## Records shown
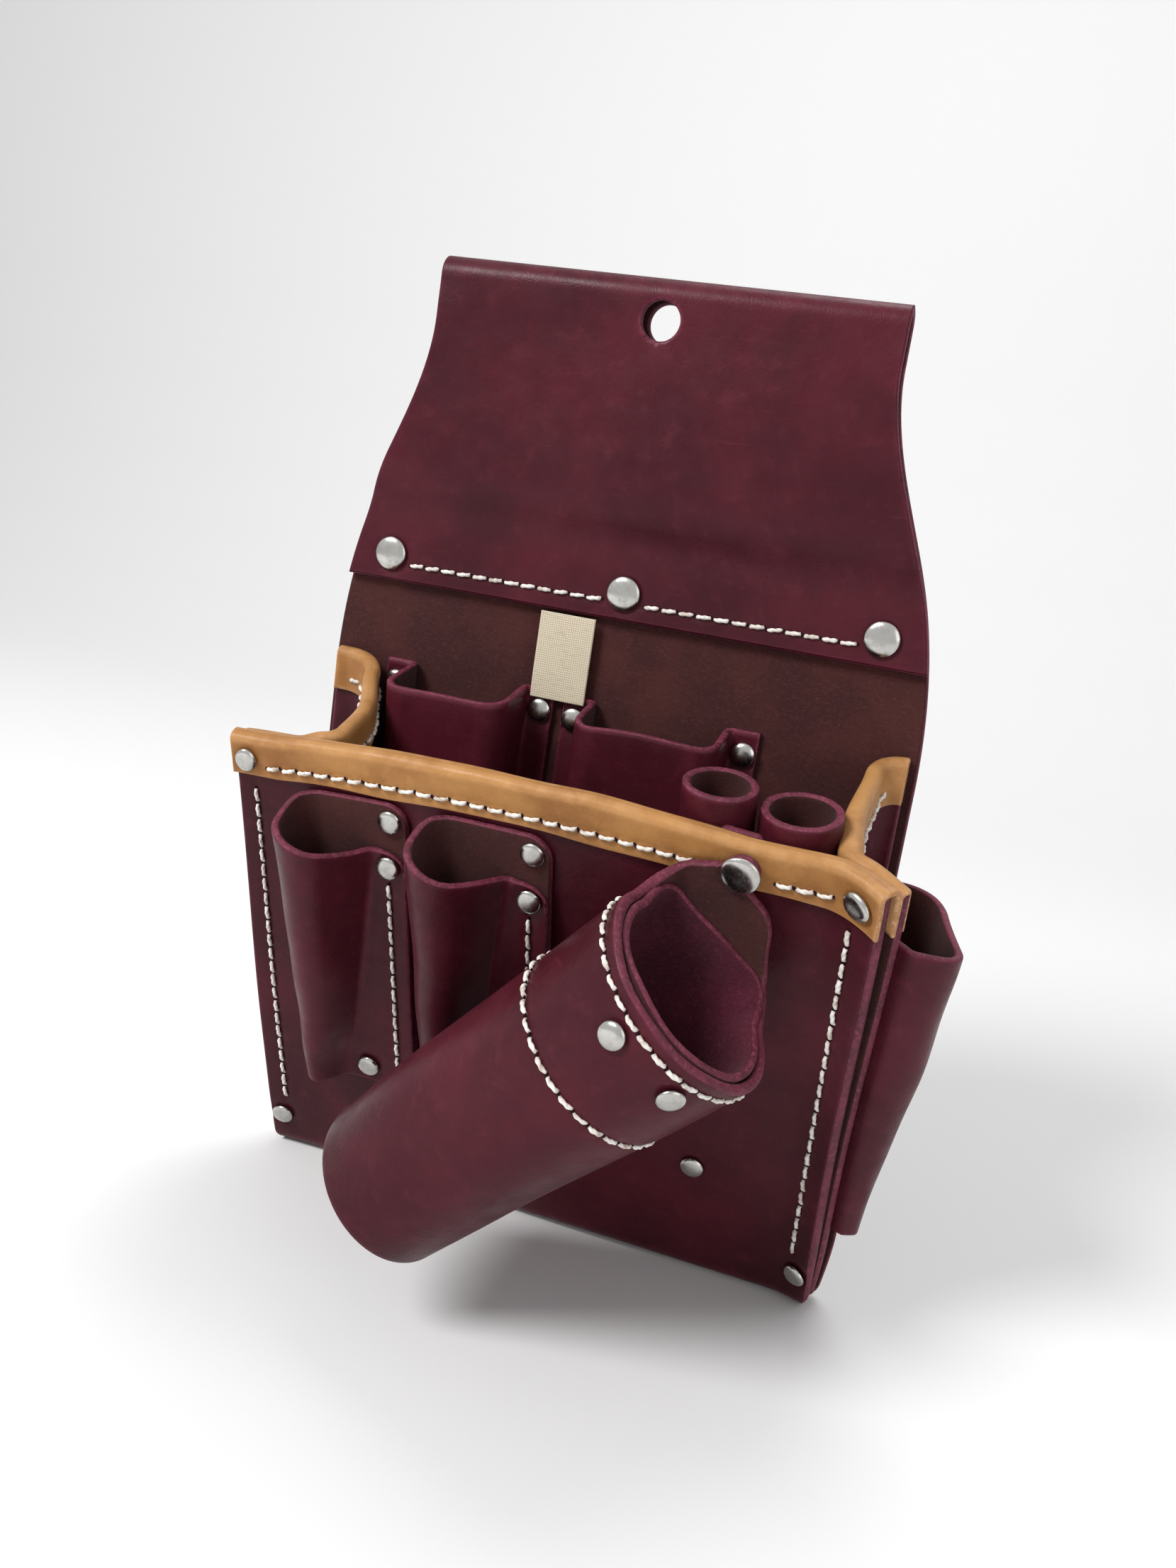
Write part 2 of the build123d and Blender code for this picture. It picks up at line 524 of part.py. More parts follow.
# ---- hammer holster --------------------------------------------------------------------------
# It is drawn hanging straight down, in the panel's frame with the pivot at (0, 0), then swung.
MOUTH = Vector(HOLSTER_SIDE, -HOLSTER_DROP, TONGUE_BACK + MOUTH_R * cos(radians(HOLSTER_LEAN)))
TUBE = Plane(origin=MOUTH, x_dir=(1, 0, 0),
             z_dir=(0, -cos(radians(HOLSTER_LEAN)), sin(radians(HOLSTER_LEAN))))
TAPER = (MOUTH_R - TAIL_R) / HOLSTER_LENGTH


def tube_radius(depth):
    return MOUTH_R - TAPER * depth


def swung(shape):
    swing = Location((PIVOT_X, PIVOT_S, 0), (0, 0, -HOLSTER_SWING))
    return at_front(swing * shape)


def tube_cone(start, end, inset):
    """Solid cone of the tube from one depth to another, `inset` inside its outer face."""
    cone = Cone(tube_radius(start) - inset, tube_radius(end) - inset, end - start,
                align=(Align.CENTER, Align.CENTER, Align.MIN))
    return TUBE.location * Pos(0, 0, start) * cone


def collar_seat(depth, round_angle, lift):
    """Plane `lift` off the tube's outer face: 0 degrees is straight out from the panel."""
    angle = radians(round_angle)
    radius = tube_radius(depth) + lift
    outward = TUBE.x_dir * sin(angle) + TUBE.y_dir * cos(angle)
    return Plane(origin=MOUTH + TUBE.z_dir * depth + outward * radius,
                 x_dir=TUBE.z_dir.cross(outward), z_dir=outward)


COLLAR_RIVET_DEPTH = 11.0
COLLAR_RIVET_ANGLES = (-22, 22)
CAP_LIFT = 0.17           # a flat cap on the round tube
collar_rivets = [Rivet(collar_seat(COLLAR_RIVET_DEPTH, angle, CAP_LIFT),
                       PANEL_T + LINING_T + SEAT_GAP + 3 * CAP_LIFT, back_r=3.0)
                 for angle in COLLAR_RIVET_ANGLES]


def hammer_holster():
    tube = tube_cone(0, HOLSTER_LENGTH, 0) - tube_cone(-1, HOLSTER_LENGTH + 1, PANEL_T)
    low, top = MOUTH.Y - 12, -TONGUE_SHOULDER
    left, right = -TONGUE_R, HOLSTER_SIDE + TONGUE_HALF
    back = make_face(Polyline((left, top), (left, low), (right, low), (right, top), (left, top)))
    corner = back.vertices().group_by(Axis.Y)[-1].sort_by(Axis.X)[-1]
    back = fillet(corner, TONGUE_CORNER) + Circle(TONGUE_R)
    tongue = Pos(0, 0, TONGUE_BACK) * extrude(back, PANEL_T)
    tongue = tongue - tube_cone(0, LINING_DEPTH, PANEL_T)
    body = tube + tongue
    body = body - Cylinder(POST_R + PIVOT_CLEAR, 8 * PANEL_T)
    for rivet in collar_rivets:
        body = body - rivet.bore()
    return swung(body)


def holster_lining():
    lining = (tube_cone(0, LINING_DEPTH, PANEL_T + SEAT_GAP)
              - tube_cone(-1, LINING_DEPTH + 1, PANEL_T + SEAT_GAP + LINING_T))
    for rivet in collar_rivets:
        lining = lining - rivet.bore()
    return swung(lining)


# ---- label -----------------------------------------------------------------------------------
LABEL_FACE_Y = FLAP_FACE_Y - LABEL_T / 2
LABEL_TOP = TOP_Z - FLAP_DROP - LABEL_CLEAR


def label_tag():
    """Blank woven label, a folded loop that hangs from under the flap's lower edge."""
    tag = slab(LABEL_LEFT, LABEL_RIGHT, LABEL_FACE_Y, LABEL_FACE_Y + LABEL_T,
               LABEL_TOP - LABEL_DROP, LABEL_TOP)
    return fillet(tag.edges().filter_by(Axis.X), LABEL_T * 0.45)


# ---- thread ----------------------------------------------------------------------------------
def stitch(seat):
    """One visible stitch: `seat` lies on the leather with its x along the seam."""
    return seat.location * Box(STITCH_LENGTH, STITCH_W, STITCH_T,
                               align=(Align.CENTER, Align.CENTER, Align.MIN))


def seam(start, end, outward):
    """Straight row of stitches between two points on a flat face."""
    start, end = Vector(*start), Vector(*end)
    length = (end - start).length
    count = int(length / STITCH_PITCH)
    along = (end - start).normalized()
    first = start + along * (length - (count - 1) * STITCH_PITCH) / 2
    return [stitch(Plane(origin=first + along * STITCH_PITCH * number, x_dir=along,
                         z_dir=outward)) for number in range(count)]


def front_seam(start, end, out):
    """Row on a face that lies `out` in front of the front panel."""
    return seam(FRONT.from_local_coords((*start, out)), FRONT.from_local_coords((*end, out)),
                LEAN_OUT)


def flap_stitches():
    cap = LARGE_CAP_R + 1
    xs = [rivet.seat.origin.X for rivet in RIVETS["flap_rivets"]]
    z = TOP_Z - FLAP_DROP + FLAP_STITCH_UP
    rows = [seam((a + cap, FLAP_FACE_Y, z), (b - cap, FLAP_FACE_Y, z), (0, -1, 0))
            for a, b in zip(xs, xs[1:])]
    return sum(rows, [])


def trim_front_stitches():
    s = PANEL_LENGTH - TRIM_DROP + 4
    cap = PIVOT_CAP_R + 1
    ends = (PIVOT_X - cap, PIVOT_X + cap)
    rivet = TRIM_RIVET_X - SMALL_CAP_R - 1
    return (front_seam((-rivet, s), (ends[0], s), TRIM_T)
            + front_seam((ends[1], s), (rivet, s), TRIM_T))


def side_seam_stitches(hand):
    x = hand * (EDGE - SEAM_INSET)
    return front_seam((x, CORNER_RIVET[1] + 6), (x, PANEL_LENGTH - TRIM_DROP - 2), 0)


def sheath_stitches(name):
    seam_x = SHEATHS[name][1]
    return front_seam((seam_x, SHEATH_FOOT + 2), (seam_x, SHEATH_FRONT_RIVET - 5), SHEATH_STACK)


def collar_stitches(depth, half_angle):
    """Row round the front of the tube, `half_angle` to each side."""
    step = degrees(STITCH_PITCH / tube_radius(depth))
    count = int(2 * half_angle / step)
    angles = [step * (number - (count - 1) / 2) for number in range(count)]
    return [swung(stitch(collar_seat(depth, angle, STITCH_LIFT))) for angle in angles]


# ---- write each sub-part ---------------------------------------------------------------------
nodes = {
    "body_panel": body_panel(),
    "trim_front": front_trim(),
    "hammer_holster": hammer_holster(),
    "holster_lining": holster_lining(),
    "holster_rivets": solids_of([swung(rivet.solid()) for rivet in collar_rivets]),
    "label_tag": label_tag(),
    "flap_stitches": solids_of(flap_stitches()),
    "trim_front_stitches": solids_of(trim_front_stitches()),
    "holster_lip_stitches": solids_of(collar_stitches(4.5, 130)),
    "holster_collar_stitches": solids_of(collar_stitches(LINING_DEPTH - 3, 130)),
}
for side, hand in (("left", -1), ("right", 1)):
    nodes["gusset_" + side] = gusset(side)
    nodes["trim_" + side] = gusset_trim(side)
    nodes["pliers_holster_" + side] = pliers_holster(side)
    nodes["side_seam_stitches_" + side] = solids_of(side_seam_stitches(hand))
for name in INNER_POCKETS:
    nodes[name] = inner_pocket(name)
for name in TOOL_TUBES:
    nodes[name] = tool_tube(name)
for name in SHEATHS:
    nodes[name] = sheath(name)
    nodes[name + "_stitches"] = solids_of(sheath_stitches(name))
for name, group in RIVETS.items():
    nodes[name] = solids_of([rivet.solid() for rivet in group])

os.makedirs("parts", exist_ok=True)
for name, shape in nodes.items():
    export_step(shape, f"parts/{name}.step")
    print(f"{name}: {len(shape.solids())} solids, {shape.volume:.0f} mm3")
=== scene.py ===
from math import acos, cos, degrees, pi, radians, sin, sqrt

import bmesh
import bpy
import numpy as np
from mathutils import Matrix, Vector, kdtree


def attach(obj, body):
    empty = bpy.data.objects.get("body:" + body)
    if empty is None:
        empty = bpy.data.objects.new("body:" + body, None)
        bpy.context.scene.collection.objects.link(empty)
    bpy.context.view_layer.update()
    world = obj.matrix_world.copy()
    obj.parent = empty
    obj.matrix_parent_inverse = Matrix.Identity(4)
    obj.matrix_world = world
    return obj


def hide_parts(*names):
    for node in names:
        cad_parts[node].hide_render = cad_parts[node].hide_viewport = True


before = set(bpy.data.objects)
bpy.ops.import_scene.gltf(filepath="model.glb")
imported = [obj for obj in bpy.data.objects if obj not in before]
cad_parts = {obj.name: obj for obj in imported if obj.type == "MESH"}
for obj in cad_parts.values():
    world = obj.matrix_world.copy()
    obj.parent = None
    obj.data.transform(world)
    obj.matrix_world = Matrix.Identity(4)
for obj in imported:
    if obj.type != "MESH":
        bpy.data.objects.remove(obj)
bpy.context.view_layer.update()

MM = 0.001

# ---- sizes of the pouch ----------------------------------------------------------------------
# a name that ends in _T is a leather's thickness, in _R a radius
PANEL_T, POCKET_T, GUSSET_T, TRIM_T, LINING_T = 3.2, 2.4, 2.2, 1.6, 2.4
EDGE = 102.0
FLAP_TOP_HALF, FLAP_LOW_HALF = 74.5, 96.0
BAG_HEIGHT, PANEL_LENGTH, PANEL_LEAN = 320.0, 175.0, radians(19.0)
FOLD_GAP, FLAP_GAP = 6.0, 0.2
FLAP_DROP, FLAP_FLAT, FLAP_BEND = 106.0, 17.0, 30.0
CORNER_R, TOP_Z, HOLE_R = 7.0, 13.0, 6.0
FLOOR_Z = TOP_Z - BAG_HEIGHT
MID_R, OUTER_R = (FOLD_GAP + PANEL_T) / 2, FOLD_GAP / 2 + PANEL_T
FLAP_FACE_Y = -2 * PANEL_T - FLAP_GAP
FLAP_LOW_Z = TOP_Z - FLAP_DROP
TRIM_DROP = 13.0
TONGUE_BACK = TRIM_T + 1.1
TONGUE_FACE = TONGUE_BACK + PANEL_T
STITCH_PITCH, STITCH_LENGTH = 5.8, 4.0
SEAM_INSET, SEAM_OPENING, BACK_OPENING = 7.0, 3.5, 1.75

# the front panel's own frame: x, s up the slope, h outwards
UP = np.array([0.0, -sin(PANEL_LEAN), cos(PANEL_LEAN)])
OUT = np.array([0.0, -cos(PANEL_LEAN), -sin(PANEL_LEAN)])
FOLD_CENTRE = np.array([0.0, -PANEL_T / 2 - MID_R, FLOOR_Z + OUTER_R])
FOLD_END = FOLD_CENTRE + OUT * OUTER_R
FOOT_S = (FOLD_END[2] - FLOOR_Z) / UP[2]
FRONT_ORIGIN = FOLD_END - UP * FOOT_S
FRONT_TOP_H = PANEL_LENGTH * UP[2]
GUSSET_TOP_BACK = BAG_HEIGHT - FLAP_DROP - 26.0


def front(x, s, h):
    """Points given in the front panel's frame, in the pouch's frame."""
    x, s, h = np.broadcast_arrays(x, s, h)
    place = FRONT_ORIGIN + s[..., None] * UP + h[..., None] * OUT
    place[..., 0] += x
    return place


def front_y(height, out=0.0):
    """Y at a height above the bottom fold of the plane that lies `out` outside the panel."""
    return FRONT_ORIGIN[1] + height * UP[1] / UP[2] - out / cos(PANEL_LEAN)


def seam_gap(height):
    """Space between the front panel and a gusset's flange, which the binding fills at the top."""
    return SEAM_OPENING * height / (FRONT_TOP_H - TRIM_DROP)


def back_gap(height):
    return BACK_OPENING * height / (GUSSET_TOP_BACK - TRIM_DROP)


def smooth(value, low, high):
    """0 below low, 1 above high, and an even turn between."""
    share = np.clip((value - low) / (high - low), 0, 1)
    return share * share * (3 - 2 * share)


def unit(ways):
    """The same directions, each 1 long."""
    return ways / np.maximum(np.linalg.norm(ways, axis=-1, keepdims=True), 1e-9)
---
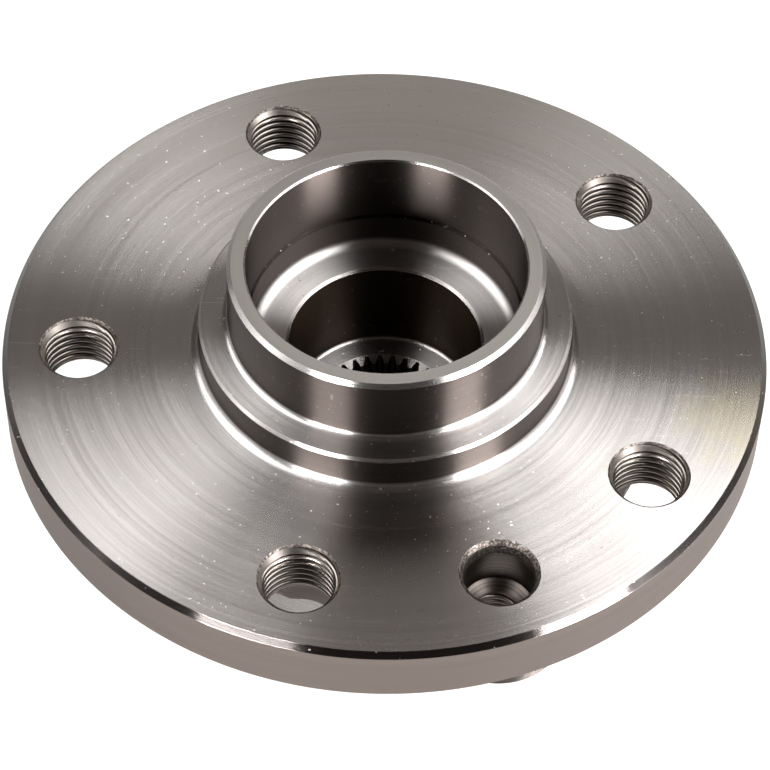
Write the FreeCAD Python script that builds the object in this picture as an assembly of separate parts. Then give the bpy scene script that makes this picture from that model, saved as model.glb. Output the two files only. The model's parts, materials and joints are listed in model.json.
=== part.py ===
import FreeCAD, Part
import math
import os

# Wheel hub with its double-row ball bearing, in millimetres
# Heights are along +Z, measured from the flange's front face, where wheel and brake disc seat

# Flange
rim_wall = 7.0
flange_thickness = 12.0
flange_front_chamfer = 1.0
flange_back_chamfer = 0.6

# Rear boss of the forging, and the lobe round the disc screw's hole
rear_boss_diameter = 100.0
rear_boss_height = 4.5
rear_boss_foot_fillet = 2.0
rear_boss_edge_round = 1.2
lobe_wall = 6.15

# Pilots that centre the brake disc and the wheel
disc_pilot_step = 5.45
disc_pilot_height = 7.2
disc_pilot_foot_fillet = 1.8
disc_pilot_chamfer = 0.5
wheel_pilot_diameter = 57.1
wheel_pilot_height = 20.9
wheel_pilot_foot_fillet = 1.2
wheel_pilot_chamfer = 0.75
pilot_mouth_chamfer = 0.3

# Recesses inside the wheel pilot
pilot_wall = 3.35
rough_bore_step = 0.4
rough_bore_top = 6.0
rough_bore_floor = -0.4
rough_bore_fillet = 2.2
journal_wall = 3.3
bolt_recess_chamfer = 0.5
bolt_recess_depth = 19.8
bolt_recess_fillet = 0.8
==
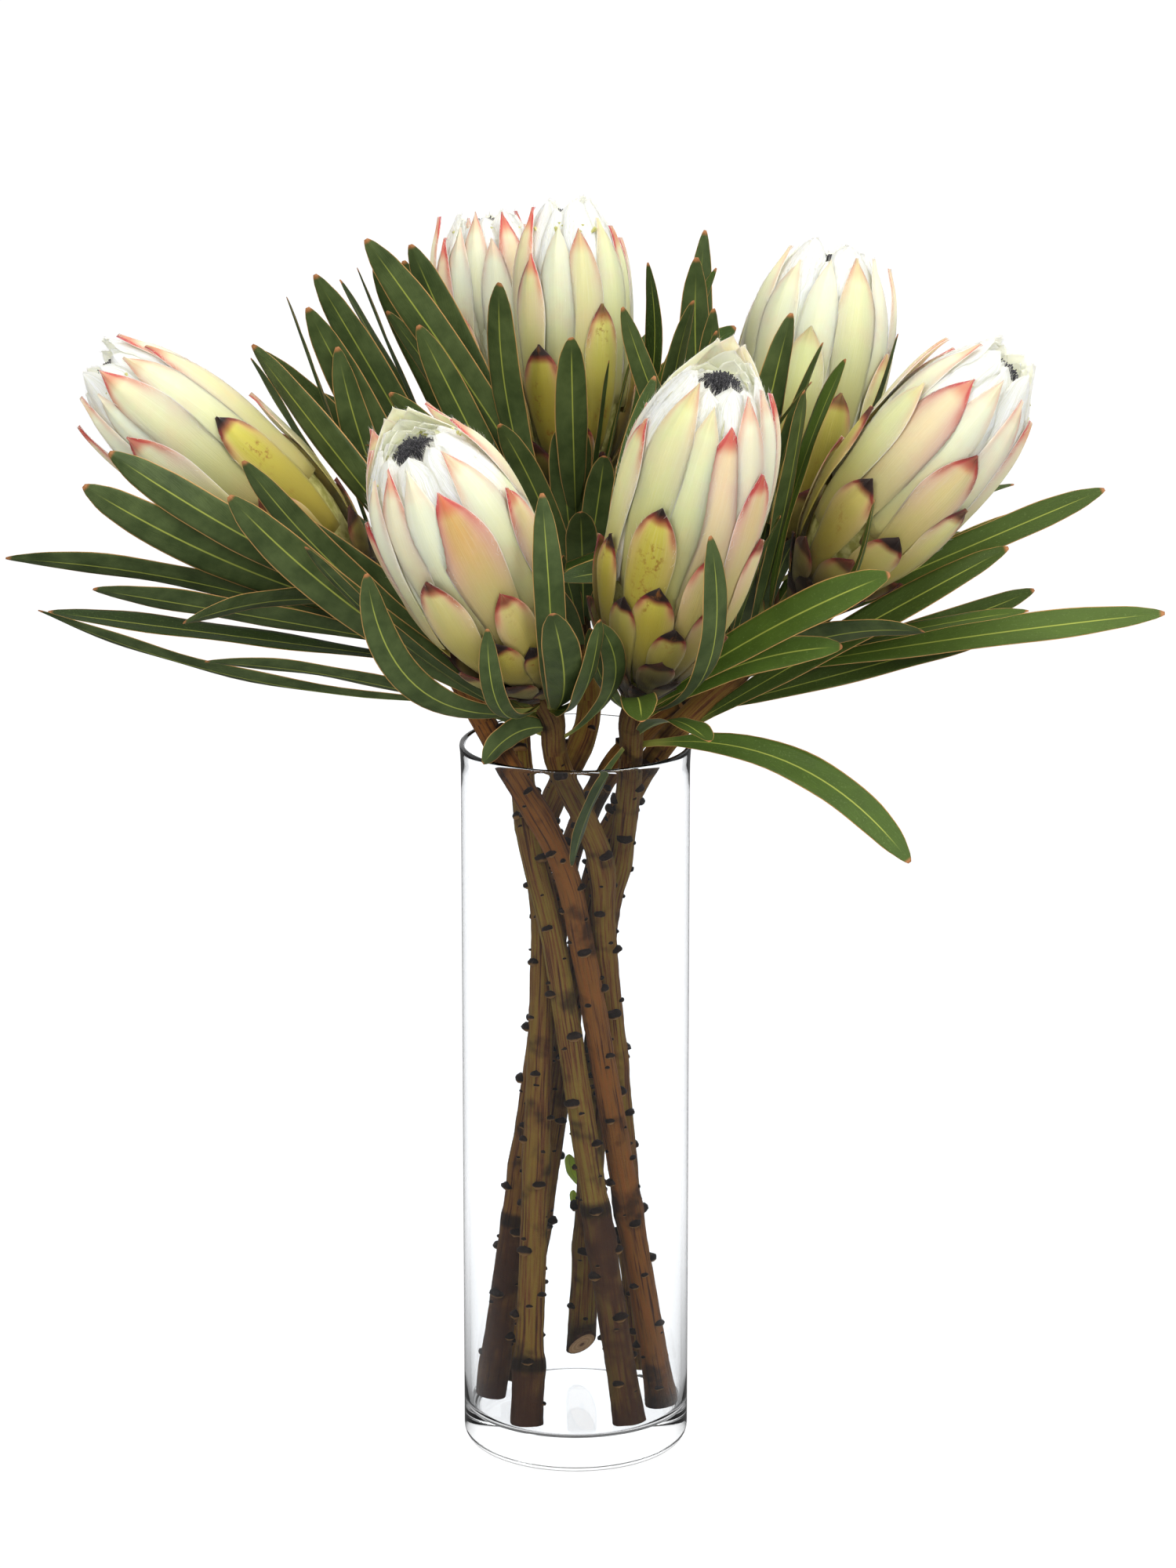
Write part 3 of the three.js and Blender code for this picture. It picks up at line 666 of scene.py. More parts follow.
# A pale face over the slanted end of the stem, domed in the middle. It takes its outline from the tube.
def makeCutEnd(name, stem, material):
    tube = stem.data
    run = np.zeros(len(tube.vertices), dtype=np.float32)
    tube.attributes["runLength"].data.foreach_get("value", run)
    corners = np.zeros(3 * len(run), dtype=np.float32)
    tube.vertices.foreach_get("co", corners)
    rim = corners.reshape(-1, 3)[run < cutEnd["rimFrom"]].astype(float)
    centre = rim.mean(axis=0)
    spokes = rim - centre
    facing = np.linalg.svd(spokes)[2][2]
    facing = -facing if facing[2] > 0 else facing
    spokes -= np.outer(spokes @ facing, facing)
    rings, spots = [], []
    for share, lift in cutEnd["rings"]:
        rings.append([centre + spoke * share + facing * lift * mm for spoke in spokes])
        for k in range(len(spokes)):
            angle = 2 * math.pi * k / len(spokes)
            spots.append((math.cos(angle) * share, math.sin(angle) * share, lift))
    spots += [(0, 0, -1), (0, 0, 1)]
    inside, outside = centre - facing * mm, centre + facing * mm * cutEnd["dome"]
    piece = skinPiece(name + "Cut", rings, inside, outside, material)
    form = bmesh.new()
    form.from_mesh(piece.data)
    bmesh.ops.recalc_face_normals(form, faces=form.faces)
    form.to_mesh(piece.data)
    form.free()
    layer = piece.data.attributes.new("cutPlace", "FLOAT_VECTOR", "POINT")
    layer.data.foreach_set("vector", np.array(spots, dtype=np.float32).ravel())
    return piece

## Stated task
Copy every line above that includes the string "names".

## Correct result
def hide_parts(*names):
    for node in names:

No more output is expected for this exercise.